Rather than continuing to follow the wall we crossed it at a fallen section and struck out directly for the track. Ah, the joy of a forestry track, footfalls on firm ground that neither slips away nor gives way. We had joined the track close to the Rosnes benches, which were quite overgrown, so much so that at first I thought they might have been removed, but they were still there.
The last few minutes of the walk we were back with the yellow wildflowers, bird’s foot trefoil, catsear, mouse-eared and common hawkweed, buttercups, lesser trefoil, and dandelions. Sweep still dawdled behind me at first but soon got his mojo back and stepped ahead of me.
Quite a walk. I wouldn’t recommend the descent I chose but the ascent was reasonable and would have perhaps been a little easier if I had left the forestry track at the wooden gate and joined Louran Rig lower down.

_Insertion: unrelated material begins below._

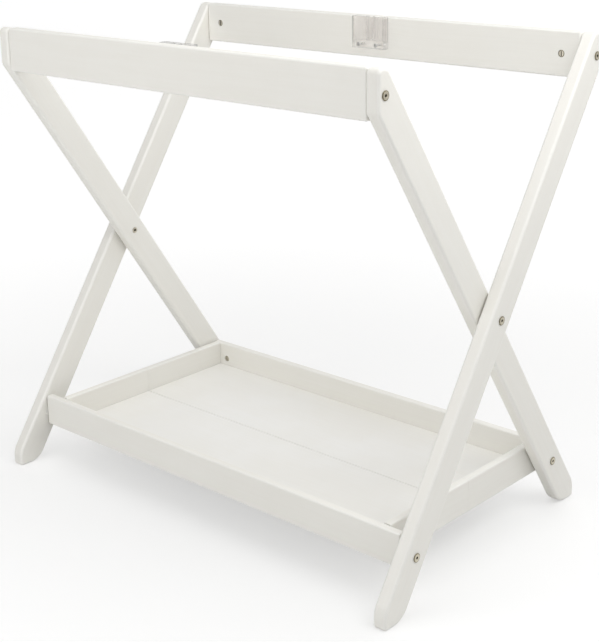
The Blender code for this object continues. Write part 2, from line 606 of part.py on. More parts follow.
def inner_frame(outer):
    frame = pivot("inner_frame", 0.0, CROSS_Z, outer)
    for name, hand in (("inner_leg_left", -1), ("inner_leg_right", 1)):
        obj = leg(name, hand * (INNER_OUT - LEG_THICK / 2), -1, frame)
        through = (hand * (INNER_IN - OVER), hand * (INNER_OUT + OVER))
        hole(obj, name + "_top_bore", BOLT_R + RUN, *through, "X", -RAIL_MID, RAIL_Z, sides=16)
        hole(obj, name + "_cross_bore", SLEEVE_R + RUN, *through, "X", 0.0, CROSS_Z)
        hole(obj, name + "_foot_bore", BOLT_R + RUN, *through, "X", PIVOT_Y, PIVOT_Z, sides=16)
        hole(obj, name + "_dowel_bore", DOWEL_R + RUN, hand * (INNER_IN - OVER),
             hand * (INNER_IN + DOWEL_IN_LEG + DOWEL_SPARE), "X", -RAIL_MID, RAIL_Z - DOWEL_DROP, sides=16)
    rail("front_rail", INNER_IN - TOUCH, -1, INNER_IN, frame)
    frame_bolts("front_rail_bolt", INNER_OUT, INNER_IN - BOLT_REACH + BORE_SPARE, -RAIL_MID, RAIL_Z, frame)
    barrel_nuts("front_rail_barrel_nut", INNER_IN - BARREL_INSET, -RAIL_INSIDE, 1, BARREL_LONG, -RAIL_MID, RAIL_Z,
                frame)
    dowels("front_rail_dowel", INNER_IN, -RAIL_MID, RAIL_Z - DOWEL_DROP, frame)
    socket("front_socket", -1, frame)
    socket_screws("front_socket_screw", -1, frame)
    frame_bolts("back_pivot_bolt", INNER_OUT, INNER_IN + TOUCH, PIVOT_Y, PIVOT_Z, frame)
    return frame


def shelf_half(tag, half, half_length, frame):
    long_board(f"shelf_{tag}_board", half_length, half, frame)
    end_board(f"shelf_{tag}_end_left", -1, half, frame)
    end_board(f"shelf_{tag}_end_right", 1, half, frame)
    floor_panel(f"shelf_{tag}_floor", half, frame)
    batten(f"shelf_{tag}_batten", half, frame)
    barrel_nuts(f"shelf_{tag}_barrel_nut", SHELF_NUT_X, half * BOARD_IN, -half, BARREL_SHORT, half * PIVOT_Y,
                PIVOT_Z, frame)
    for side, hand in SIDES:
        hinge_leaf(f"shelf_hinge_{side}_{tag}_leaf", hand * HINGE_AT, half, half < 0, frame)


def shelf(outer):
    front = pivot("shelf_front_half", -PIVOT_Y, PIVOT_Z, outer)
    shelf_half("front", -1, FRONT_BOARD_HALF, front)
    frame_bolts("front_pivot_bolt", OUTER_OUT, SHELF_BOLT_END, -PIVOT_Y, PIVOT_Z, front)
    washers("front_pivot_washer", FRONT_BOARD_HALF + TOUCH, OUTER_IN - TOUCH, BOLT_R + RUN, SPACER_R,
            -PIVOT_Y, PIVOT_Z, front, NYLON)
    for side, hand in SIDES:
        tag = f"shelf_hinge_{side}_pin"
        pin = rod_mesh(tag, HINGE_PIN_R, LEAF_LONG, "X", 16)
        piece(tag, pin, (hand * HINGE_AT, 0, HINGE_AXIS_Z), front, ZINC)
    back = pivot("shelf_back_half", 0.0, HINGE_AXIS_Z, front)
    shelf_half("back", 1, BACK_BOARD_HALF, back)
    washers("back_pivot_washer", BACK_BOARD_HALF + TOUCH, INNER_IN - TOUCH, BOLT_R + RUN, SPACER_R,
            PIVOT_Y, PIVOT_Z, back, NYLON)


def shade_pieces():
    for obj in STAND.objects:
        if obj.type == "MESH" and obj.data.polygons:
            obj.data.shade_smooth()
            obj.data.set_sharp_from_angle(angle=math.radians(35))


root = outer_frame()
inner_frame(root)
shelf(root)
shade_pieces()
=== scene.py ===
"""Dresses the folding bassinet stand: painted timber, bronze fittings, clear sockets and a plain studio.

Metres, +Z up, X along the rails, Y from the front rail to the back rail. Every piece takes its place
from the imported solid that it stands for, and moves with that solid's body.
"""
import json
import math

import bmesh
import bpy
from bpy.props import FloatProperty, FloatVectorProperty, IntProperty, PointerProperty
from bpy.types import Operator, Panel, PropertyGroup
from mathutils import Matrix, Vector

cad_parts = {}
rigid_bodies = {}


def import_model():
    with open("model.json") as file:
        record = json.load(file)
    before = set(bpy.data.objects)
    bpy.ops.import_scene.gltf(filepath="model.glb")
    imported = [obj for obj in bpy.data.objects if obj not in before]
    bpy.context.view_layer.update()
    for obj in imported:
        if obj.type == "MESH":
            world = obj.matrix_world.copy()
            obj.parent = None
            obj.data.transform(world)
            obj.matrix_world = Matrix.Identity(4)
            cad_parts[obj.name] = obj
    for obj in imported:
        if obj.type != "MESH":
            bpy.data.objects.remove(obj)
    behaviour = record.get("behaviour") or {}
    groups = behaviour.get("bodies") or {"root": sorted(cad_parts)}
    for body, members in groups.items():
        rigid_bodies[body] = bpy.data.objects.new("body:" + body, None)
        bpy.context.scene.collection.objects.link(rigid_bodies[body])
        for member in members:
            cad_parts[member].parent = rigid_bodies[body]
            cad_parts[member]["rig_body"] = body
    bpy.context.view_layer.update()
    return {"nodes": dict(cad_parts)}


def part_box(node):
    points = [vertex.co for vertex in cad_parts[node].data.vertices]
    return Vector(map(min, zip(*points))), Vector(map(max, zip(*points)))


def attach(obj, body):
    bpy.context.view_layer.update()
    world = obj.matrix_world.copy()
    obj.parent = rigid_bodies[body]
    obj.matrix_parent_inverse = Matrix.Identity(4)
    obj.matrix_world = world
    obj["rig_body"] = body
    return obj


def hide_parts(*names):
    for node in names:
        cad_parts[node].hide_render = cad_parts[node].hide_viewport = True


bl_info = {
    "name": "Bassinet Stand",
    "version": (1, 0, 0),
    "blender": (4, 5, 0),
    "location": "View3D > Sidebar > Bassinet Stand",
    "description": "Builds a folding wooden bassinet stand with its fittings and a studio",
    "category": "Object",
}

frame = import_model()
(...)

I’ll finish by mentioning that I remain uncertain as to the etymology of Millfore. I have read that it arises from meall mhor, great hill, or perhaps meall fhuar, cold hill, but can’t see why a hill that is clearly not the tallest of its near neighbours would be the great hill, or why two close hills would both be called great hill. And surely all these hills are equally cold. For all I know it could be from mille-feuille, a fancy vanilla slice?